In January, I’ve bee rather busy, so the blog was left alone. No sense in blogging just to blog.
Now some content. I attended the Oracle Technology Day – Storage Optimisation in Bonn, Germany. It was a nice event, lots of information, a bit commercials, excellent catering. But this is a technical blog, let’s talk abut Oracle technology.
One interesting information was the averages the first speaker, Mr. Gerd Schoen of Oracle, explained. They are mostly valid for OLAP systems, and I don’t claim they are absolutely true, but it was interesting to hear. I neither will comment them, nor discuss them. Just read what I heard.
- Calculate with 5 IOs per transaction
- One CPU can serve about 200MB/s bandwidth
- One SAS disk is able to perform 100 IOPS
- One SATA disk is able to perform 50 IOPS
- Oracle OLTP compression has a CPU overhead of about 3%
- OLTP compression has a compression factor of about 3
As usual, I’ve collected some look-ats again. Unordered, just a transcript of my notepad.
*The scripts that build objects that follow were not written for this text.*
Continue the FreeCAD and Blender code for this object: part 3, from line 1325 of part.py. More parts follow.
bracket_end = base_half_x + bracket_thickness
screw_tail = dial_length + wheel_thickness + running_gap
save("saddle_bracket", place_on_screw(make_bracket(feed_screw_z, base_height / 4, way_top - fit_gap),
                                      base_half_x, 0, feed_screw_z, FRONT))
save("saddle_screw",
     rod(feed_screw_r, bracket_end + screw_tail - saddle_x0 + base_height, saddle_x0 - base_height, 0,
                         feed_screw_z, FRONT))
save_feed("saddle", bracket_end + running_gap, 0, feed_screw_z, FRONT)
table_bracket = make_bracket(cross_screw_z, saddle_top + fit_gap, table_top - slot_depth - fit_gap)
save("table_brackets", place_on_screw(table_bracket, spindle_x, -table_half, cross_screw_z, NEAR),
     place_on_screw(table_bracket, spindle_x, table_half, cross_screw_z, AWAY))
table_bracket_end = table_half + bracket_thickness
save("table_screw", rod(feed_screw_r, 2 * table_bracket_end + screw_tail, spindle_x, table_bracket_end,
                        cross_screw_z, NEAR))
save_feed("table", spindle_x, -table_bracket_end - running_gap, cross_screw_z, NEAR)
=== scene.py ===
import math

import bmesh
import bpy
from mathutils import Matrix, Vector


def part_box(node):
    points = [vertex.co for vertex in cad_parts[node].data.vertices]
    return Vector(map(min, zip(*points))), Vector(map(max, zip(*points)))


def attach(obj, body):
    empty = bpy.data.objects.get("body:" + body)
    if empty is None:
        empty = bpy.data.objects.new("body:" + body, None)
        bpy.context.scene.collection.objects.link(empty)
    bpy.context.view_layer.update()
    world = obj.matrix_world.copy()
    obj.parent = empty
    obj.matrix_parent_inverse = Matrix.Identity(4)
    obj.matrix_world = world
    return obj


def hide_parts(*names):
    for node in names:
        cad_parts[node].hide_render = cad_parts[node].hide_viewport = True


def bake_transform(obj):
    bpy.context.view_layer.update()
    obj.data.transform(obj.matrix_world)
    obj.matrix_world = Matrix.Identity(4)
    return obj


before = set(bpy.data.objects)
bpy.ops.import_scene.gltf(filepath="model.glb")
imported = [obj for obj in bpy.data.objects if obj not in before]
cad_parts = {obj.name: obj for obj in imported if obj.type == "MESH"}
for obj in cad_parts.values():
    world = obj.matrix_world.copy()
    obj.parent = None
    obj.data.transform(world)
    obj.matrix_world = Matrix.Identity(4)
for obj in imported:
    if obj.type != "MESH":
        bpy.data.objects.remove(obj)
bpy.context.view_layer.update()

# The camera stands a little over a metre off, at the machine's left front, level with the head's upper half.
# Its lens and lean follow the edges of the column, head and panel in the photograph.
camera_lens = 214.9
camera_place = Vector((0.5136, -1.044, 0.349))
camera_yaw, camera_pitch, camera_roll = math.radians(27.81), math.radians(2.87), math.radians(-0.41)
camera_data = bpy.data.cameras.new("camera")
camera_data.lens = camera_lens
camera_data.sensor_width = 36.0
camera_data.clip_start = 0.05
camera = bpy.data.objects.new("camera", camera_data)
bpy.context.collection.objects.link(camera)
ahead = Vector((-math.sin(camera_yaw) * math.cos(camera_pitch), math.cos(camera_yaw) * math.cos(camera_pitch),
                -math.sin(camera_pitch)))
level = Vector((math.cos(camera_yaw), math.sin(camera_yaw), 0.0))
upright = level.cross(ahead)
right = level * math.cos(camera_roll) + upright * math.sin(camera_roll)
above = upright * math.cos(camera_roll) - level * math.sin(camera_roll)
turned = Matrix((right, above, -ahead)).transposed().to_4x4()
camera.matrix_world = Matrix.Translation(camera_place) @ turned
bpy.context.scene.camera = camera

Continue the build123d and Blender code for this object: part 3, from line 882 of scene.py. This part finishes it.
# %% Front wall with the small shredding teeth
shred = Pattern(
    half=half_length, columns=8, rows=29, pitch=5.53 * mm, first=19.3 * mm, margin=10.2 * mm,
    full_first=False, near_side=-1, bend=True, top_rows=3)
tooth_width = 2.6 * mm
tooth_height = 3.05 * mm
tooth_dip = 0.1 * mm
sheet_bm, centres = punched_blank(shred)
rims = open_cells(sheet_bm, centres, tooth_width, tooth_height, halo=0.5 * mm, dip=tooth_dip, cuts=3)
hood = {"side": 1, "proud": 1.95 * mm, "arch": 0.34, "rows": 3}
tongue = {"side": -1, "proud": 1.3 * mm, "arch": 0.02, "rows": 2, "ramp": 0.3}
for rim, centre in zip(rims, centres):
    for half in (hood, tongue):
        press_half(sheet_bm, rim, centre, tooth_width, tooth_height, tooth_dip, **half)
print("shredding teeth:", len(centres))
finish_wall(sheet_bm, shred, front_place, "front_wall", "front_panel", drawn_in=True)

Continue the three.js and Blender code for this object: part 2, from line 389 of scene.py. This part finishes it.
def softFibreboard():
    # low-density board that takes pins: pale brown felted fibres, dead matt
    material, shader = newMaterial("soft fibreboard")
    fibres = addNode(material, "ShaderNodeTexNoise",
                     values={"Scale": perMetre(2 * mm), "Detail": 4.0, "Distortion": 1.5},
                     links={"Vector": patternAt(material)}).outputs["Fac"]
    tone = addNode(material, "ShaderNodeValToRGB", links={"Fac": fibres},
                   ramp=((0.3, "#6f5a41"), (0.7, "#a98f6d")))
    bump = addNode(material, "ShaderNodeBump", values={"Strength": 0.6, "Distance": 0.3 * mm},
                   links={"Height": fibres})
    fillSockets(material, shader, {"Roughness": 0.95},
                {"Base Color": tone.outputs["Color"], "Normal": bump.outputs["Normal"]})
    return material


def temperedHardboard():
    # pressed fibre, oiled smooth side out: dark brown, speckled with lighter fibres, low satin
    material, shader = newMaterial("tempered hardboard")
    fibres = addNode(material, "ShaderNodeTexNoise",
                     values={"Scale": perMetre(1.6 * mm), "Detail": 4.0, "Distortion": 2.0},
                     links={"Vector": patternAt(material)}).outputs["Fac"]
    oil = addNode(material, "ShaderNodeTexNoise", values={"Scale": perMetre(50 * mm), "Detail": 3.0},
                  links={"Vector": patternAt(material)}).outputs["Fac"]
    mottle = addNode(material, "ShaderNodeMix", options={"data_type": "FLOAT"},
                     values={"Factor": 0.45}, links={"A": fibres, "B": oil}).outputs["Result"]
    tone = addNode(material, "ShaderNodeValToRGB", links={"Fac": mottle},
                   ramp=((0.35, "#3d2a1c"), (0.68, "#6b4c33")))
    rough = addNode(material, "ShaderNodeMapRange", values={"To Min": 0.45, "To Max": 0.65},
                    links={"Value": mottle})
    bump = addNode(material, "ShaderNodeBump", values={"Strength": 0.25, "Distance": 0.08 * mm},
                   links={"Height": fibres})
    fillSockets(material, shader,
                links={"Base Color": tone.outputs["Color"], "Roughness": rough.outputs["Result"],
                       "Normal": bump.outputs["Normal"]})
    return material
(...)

- DB Smart Flash Cache (only available with Exadata at the moment)
- Let’s perform automatic data lifecycling with ASM! The 11g asmcmd has a handy scriptable interface for this purpose.
- Index Compression
- Oracle Secure Backup option
- Implementation of standard file systems in ASM is possible, no need to use ACFS as long as there’s only one active node accessing it. At least possible for ext3 and NTFS
- The keyword for this is ADVM (ASM Dynamic Volume Manager)
- Ref-Partitioning: Partitioning of foreign-key-chained tables with no need to have the partitioning predicate in the table itself. Uses parent table’s partitioning logic to decide where to store the data. Neat.
- Virtual Column Partitioning, creating a virtual column in the way a substr() works
- Materialized View refresh via partition change tracking instead of MV logs
- OLTP compression is licensed via Advanced Compression Option, thus only available for Enterprise Edition
- Same for datapump compression. A shame.
- ILM assistant from OTN
Okay, this was short, but intended to feed yout google evening a bit.